## Begin DATA SHOWN

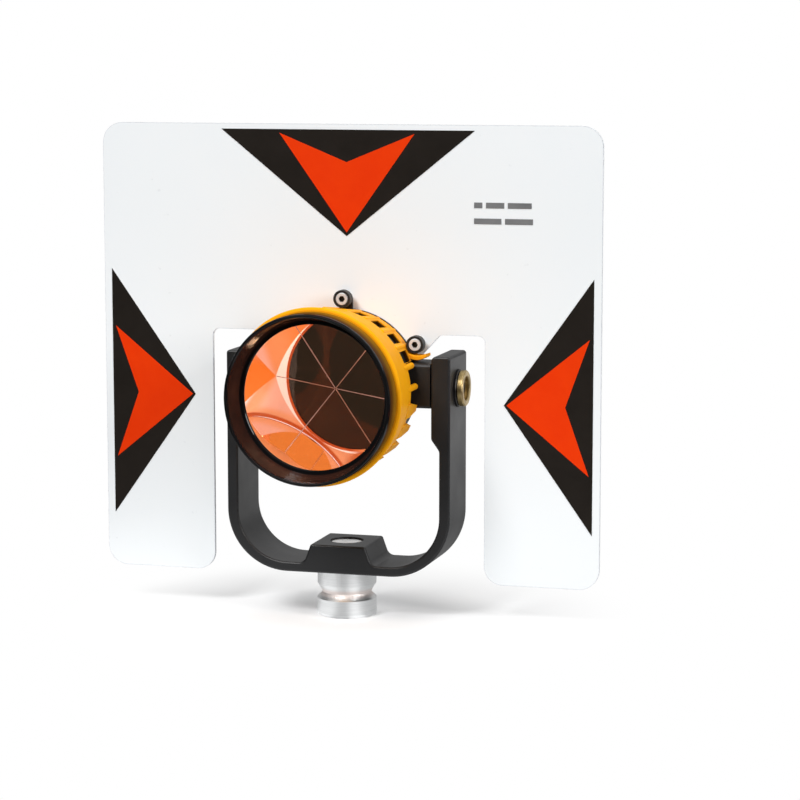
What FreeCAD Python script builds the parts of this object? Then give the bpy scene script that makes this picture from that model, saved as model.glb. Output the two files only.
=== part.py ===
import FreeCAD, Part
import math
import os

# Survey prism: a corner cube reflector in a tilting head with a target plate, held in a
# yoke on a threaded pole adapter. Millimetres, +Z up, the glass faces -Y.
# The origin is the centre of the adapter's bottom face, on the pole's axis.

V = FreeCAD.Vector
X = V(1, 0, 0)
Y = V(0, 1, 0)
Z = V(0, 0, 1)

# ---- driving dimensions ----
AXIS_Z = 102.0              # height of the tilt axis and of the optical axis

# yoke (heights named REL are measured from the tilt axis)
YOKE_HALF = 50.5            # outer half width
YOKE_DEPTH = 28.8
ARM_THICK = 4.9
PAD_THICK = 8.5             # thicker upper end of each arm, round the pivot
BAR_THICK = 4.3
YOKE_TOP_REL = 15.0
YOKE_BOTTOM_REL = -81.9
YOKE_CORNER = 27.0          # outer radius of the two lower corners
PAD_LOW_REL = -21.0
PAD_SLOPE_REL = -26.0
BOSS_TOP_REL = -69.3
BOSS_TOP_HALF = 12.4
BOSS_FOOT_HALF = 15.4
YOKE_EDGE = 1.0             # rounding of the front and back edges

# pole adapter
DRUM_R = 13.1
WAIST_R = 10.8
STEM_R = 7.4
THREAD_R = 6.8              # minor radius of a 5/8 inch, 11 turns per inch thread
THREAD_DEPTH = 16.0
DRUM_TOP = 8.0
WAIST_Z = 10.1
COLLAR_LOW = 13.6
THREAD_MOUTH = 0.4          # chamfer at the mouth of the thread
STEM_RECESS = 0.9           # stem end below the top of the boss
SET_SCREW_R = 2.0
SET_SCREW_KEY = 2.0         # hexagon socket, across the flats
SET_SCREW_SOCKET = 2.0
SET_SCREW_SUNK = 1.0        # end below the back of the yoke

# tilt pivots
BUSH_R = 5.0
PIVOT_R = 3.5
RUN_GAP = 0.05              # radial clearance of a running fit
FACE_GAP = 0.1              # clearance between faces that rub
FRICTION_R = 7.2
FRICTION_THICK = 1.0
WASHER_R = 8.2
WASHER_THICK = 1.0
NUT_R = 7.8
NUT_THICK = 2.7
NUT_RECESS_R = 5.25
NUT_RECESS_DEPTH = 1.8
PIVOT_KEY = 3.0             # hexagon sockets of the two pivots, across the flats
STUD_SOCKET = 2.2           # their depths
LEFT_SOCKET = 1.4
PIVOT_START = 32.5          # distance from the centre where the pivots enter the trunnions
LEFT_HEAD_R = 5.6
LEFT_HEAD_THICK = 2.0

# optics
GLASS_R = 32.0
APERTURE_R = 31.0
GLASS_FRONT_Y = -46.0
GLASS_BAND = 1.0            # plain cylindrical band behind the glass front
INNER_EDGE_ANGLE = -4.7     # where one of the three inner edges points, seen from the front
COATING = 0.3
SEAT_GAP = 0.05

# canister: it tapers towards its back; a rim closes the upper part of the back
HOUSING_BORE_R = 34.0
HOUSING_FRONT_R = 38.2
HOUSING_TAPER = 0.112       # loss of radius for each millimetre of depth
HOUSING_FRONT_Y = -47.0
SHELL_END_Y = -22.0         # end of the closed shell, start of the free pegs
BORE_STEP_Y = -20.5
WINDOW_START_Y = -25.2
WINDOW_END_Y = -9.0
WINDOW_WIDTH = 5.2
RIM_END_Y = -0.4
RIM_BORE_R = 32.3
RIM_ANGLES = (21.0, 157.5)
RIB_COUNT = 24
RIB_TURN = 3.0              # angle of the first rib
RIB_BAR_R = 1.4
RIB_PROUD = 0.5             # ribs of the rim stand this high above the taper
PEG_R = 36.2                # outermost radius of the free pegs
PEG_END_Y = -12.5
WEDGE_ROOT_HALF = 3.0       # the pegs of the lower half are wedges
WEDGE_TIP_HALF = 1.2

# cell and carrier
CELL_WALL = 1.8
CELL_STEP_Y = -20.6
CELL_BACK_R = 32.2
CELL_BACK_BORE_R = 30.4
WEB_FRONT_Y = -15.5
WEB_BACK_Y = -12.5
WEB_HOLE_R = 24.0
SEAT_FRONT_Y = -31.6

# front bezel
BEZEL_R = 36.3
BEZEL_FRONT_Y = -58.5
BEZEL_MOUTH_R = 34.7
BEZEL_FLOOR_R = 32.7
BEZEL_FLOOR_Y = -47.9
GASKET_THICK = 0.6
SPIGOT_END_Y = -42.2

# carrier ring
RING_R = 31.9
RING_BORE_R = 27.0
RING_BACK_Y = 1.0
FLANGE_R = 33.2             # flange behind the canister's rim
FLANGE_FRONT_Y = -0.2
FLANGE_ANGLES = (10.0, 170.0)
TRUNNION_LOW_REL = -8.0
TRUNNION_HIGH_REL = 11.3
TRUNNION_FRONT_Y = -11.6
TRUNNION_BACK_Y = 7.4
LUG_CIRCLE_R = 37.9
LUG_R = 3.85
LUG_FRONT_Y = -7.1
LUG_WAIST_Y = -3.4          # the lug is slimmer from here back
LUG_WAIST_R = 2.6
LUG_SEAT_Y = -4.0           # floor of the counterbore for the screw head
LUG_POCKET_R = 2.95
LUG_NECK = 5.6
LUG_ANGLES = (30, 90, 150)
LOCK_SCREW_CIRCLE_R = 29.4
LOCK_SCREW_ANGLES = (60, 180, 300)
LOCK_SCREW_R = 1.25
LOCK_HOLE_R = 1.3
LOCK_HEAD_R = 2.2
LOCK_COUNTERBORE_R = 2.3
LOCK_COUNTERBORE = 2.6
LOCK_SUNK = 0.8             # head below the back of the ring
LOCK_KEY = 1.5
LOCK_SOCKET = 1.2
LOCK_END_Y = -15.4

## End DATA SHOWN

• **DIRECTION**:
From the data above, extract every line in its exact form.

• **EXERCISE ANSWER**:
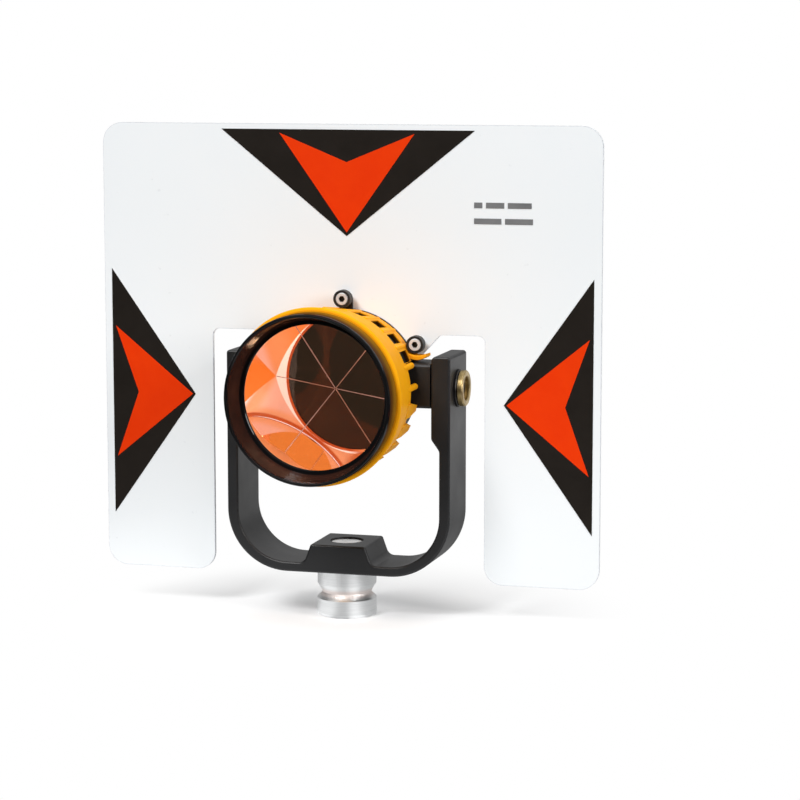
What FreeCAD Python script builds the parts of this object? Then give the bpy scene script that makes this picture from that model, saved as model.glb. Output the two files only.
=== part.py ===
import FreeCAD, Part
import math
import os

# Survey prism: a corner cube reflector in a tilting head with a target plate, held in a
# yoke on a threaded pole adapter. Millimetres, +Z up, the glass faces -Y.
# The origin is the centre of the adapter's bottom face, on the pole's axis.

V = FreeCAD.Vector
X = V(1, 0, 0)
Y = V(0, 1, 0)
Z = V(0, 0, 1)

# ---- driving dimensions ----
AXIS_Z = 102.0              # height of the tilt axis and of the optical axis

# yoke (heights named REL are measured from the tilt axis)
YOKE_HALF = 50.5            # outer half width
YOKE_DEPTH = 28.8
ARM_THICK = 4.9
PAD_THICK = 8.5             # thicker upper end of each arm, round the pivot
BAR_THICK = 4.3
YOKE_TOP_REL = 15.0
YOKE_BOTTOM_REL = -81.9
YOKE_CORNER = 27.0          # outer radius of the two lower corners
PAD_LOW_REL = -21.0
PAD_SLOPE_REL = -26.0
BOSS_TOP_REL = -69.3
BOSS_TOP_HALF = 12.4
BOSS_FOOT_HALF = 15.4
YOKE_EDGE = 1.0             # rounding of the front and back edges

# pole adapter
DRUM_R = 13.1
WAIST_R = 10.8
STEM_R = 7.4
THREAD_R = 6.8              # minor radius of a 5/8 inch, 11 turns per inch thread
THREAD_DEPTH = 16.0
DRUM_TOP = 8.0
WAIST_Z = 10.1
COLLAR_LOW = 13.6
THREAD_MOUTH = 0.4          # chamfer at the mouth of the thread
STEM_RECESS = 0.9           # stem end below the top of the boss
SET_SCREW_R = 2.0
SET_SCREW_KEY = 2.0         # hexagon socket, across the flats
SET_SCREW_SOCKET = 2.0
SET_SCREW_SUNK = 1.0        # end below the back of the yoke

# tilt pivots
BUSH_R = 5.0
PIVOT_R = 3.5
RUN_GAP = 0.05              # radial clearance of a running fit
FACE_GAP = 0.1              # clearance between faces that rub
FRICTION_R = 7.2
FRICTION_THICK = 1.0
WASHER_R = 8.2
WASHER_THICK = 1.0
NUT_R = 7.8
NUT_THICK = 2.7
NUT_RECESS_R = 5.25
NUT_RECESS_DEPTH = 1.8
PIVOT_KEY = 3.0             # hexagon sockets of the two pivots, across the flats
STUD_SOCKET = 2.2           # their depths
LEFT_SOCKET = 1.4
PIVOT_START = 32.5          # distance from the centre where the pivots enter the trunnions
LEFT_HEAD_R = 5.6
LEFT_HEAD_THICK = 2.0

# optics
GLASS_R = 32.0
APERTURE_R = 31.0
GLASS_FRONT_Y = -46.0
GLASS_BAND = 1.0            # plain cylindrical band behind the glass front
INNER_EDGE_ANGLE = -4.7     # where one of the three inner edges points, seen from the front
COATING = 0.3
SEAT_GAP = 0.05

# canister: it tapers towards its back; a rim closes the upper part of the back
HOUSING_BORE_R = 34.0
HOUSING_FRONT_R = 38.2
HOUSING_TAPER = 0.112       # loss of radius for each millimetre of depth
HOUSING_FRONT_Y = -47.0
SHELL_END_Y = -22.0         # end of the closed shell, start of the free pegs
BORE_STEP_Y = -20.5
WINDOW_START_Y = -25.2
WINDOW_END_Y = -9.0
WINDOW_WIDTH = 5.2
RIM_END_Y = -0.4
RIM_BORE_R = 32.3
RIM_ANGLES = (21.0, 157.5)
RIB_COUNT = 24
RIB_TURN = 3.0              # angle of the first rib
RIB_BAR_R = 1.4
RIB_PROUD = 0.5             # ribs of the rim stand this high above the taper
PEG_R = 36.2                # outermost radius of the free pegs
PEG_END_Y = -12.5
WEDGE_ROOT_HALF = 3.0       # the pegs of the lower half are wedges
WEDGE_TIP_HALF = 1.2

# cell and carrier
CELL_WALL = 1.8
CELL_STEP_Y = -20.6
CELL_BACK_R = 32.2
CELL_BACK_BORE_R = 30.4
WEB_FRONT_Y = -15.5
WEB_BACK_Y = -12.5
WEB_HOLE_R = 24.0
SEAT_FRONT_Y = -31.6

# front bezel
BEZEL_R = 36.3
BEZEL_FRONT_Y = -58.5
BEZEL_MOUTH_R = 34.7
BEZEL_FLOOR_R = 32.7
BEZEL_FLOOR_Y = -47.9
GASKET_THICK = 0.6
SPIGOT_END_Y = -42.2

# carrier ring
RING_R = 31.9
RING_BORE_R = 27.0
RING_BACK_Y = 1.0
FLANGE_R = 33.2             # flange behind the canister's rim
FLANGE_FRONT_Y = -0.2
FLANGE_ANGLES = (10.0, 170.0)
TRUNNION_LOW_REL = -8.0
TRUNNION_HIGH_REL = 11.3
TRUNNION_FRONT_Y = -11.6
TRUNNION_BACK_Y = 7.4
LUG_CIRCLE_R = 37.9
LUG_R = 3.85
LUG_FRONT_Y = -7.1
LUG_WAIST_Y = -3.4          # the lug is slimmer from here back
LUG_WAIST_R = 2.6
LUG_SEAT_Y = -4.0           # floor of the counterbore for the screw head
LUG_POCKET_R = 2.95
LUG_NECK = 5.6
LUG_ANGLES = (30, 90, 150)
LOCK_SCREW_CIRCLE_R = 29.4
LOCK_SCREW_ANGLES = (60, 180, 300)
LOCK_SCREW_R = 1.25
LOCK_HOLE_R = 1.3
LOCK_HEAD_R = 2.2
LOCK_COUNTERBORE_R = 2.3
LOCK_COUNTERBORE = 2.6
LOCK_SUNK = 0.8             # head below the back of the ring
LOCK_KEY = 1.5
LOCK_SOCKET = 1.2
LOCK_END_Y = -15.4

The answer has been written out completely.